Dr. Peter Hotez is one of the world’s leading experts on so-called Neglected Tropical Diseases. These are a set of diseases, often times parasitic, that have historically afflicted the absolute poorest people on the planet. Some of these diseases are better known, like hookworm, leprosy, and now Zika. But most are virtually unknown outside the medical community, and many doctors as well have likely never heard of many of them.
That may soon change, thanks in part to the work of Dr. Peter Hotez. He is the founding dean of the first national school of tropical medicine in the United States, which is located at the Baylor College of medicine in Houston. Dr. Hotez is also the US Science Envoy, the Texas Children’s Hospital Chair in Tropical Pediatrics, and President-Sabin Vaccine Institute, among other affiliations.
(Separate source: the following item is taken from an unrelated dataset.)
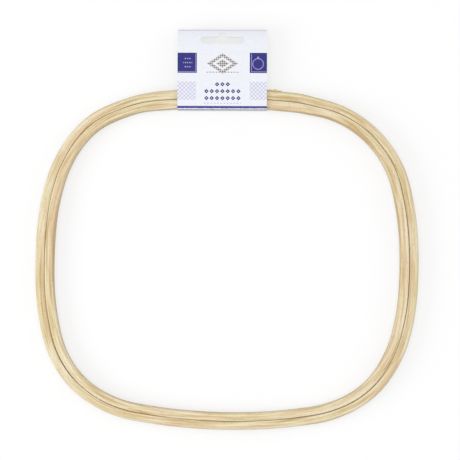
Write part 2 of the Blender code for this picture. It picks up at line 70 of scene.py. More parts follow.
# The band is bent by hand, so it leaves its arcs in long soft bulges and flats. In millimetres:
# where the middle of each is along the band from the split, half its length, and its height.
BULGES = [[size * MM for size in bulge] for bulge in (
    (60, 22, 0.45), (84, 22, -0.5), (148, 42, -0.95), (215, 45, -0.5), (270, 50, 0.35),
    (318, 45, 0.85), (430, 90, -0.3), (560, 42, 0.85), (620, 48, 1.0), (762, 80, -0.7),
    (834, 18, 0.5))]

# How far along the band from the split the sanding of the hand faces starts, and is full.
SANDING_START = 44 * MM
SANDING_FULL = 70 * MM

# Glued joint of the inner ring: where it crosses the strip's middle, and its slant.
SCARF_PLACE = 19 * MM
SCARF_SLANT = 4.0

# Rivets, tension screw and nut. A rivet's seat is on its strap, its foot inside the ring.
FIRST_RIVET_X = 14.5 * MM
LAST_RIVET_X = 33.5 * MM
RIVET_SEAT = 0.78 * MM
RIVET_FOOT = 0.15 * MM - RING_THICKNESS - RIVET_SEAT
RIVET_COLUMNS = 28
THREAD_PITCH = 0.7 * MM
SCREW_LENGTH = 23 * MM
HEAD_LENGTH = 7.5 * MM
FLUTES = 24

# The CAD leaves 0.3 mm between pieces that touch. The brass pieces close up by most of it.
CLOSE_UP = 0.25 * MM

# Hang card: one blank, folded round the band.
CARD_WIDTH = 65.4 * MM
CARD_LENGTH = 59 * MM
CARD_THICKNESS = 0.4 * MM
CARD_SHIFT = -5.5 * MM
CARD_CORNER_RADIUS = 1.2 * MM
CARD_TRIM = 0.05 * MM
FOLD_RADIUS = 0.7 * MM
CREASE_RADIUS = 0.6 * MM
DROOP_LENGTH = 16 * MM
DROOP = 1.5 * MM
BACK_RISE_START = 29 * MM
BACK_RISE_LENGTH = 25 * MM
TAPE_THICKNESS = 0.25 * MM
TAPE_LENGTH = 54 * MM
TAPE_WIDTH = 1.6 * MM
TAPE_INSET = 0.5 * MM
SLOT_LENGTH = 32 * MM
SLOT_HEIGHT = 4.8 * MM
SLOT_DROP = 8.2 * MM
BUMP_RADIUS = 3.4 * MM
BUMP_RISE = 3 * MM

# Areas of the print, and of painted light at the fold and painted shade at the hanging edge, each as two
# corners in millimetres from the card's left edge and its fold.
SQUARES = [((0.0, 26.7), (14.1, 41.5)), ((52.8, 26.7), (65.5, 41.6))]
SQUARE_LINES = [((0.0, 27.3), (13.5, 27.7)), ((13.1, 27.3), (13.5, 40.9)),
                ((53.9, 27.4), (65.5, 27.8)), ((53.9, 27.4), (54.3, 41.0))]
DASH_ROWS = [((5.2, 35.8), (9.6, 38.8)), ((4.1, 32.7), (10.7, 35.7)), ((5.2, 29.7), (9.6, 32.7))]
RING_KNOB = [((58.2, 37.5), (59.6, 38.7))]
RING_MIDDLE = (58.9, 33.4, 0.0)
DIAMOND_ROWS = [((26.9, 16.4), (38.8, 20.6)), ((19.1, 11.3), (46.7, 15.5)),
                ((19.1, 6.1), (46.7, 10.4))]
FAINT_ROW = [((19.5, 4.2), (46.5, 4.8))]
LATTICES = [((0.0, 6.9), (13.4, 20.3)), ((52.9, 6.9), (65.5, 20.3))]
STITCHED_LINE = [((21.0, 27.0), (44.8, 27.5))]
LOZENGE_MIDDLE = (32.9, 33.6)
FOLD_STRIPE = [((-1.0, -4.5), (66.5, 2.45))]
FOLD_HIGHLIGHT = [((-1.0, -0.4), (66.5, 2.0))]
EDGE_SHADE_LINE = [((-1.0, 57.8), (66.5, 58.45))]

ring_low, ring_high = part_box("outer_hoop")
HOOP_CENTRE = Vector((0.0, ring_low.y + FRAME_DEPTH / 2, (ring_low.z + ring_high.z) / 2))
CARD_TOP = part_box("card_front")[1].z

scene = bpy.context.scene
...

Dr. Hotez is out with a new book called Blue Marble Health that offers evidence to support a provocative thesis that most of the global burden of these neglected tropical diseases can actually be found in the world’s wealthiest countries, including the United States. He shows that it is poverty among wealth that enables these diseases to fester, and that the the conditions to enable Zika and other NTDs to spread in the United States are prevalent in parts of the country. We kick off discussing this paradigm-shifting thesis, before learning how a mild mannered researcher from the great state of Connecticut ends up becoming obsessed with hookworms.